_RECORDS SUPPLIED_:
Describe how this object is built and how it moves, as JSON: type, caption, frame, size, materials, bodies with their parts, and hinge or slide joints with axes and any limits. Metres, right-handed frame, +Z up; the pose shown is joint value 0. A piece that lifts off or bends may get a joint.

...

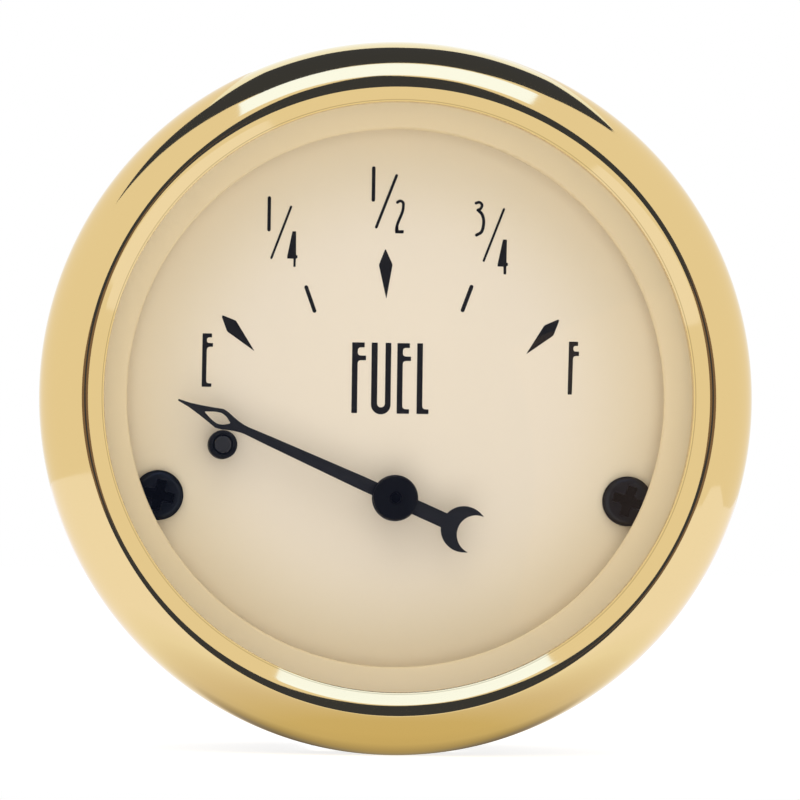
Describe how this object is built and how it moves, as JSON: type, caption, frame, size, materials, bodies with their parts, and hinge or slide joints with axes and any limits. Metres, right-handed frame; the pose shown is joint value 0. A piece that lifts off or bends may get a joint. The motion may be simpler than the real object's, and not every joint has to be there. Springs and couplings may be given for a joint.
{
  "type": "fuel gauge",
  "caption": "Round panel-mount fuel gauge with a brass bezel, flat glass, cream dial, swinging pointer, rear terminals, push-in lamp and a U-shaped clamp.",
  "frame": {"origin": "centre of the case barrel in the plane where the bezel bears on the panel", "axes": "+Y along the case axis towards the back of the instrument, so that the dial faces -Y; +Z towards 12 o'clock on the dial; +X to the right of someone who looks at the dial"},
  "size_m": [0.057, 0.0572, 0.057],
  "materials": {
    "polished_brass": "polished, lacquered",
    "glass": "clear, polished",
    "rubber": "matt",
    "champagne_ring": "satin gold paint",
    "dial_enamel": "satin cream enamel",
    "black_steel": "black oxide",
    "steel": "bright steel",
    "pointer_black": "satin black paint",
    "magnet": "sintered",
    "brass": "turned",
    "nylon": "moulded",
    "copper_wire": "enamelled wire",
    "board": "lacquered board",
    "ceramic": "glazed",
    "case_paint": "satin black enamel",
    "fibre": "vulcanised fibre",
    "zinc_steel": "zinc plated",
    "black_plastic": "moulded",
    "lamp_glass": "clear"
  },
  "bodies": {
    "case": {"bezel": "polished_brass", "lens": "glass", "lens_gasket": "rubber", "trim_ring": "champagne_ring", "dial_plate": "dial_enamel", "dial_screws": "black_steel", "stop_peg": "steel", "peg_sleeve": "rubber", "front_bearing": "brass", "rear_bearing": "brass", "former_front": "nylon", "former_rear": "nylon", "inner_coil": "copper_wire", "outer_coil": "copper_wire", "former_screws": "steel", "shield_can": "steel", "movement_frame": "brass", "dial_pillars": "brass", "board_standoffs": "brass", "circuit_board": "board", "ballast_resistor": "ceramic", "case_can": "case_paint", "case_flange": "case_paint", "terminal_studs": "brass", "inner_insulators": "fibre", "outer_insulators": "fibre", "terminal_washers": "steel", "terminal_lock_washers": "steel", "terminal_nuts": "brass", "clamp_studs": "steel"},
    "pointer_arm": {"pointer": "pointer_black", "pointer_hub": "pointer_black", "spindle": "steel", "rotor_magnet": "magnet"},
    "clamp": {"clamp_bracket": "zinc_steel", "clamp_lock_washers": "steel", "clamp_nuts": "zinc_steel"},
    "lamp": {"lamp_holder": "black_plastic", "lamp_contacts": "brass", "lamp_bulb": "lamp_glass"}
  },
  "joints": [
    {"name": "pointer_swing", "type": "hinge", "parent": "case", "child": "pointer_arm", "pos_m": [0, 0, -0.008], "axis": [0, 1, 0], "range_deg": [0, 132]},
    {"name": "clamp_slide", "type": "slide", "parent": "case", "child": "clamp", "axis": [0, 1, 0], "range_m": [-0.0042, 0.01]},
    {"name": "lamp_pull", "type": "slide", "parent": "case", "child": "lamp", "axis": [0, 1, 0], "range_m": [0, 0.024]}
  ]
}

_TASK TO CARRY OUT_: Write only the number of lines in the records that include the word "materials".

_TASK OUTPUT_: 3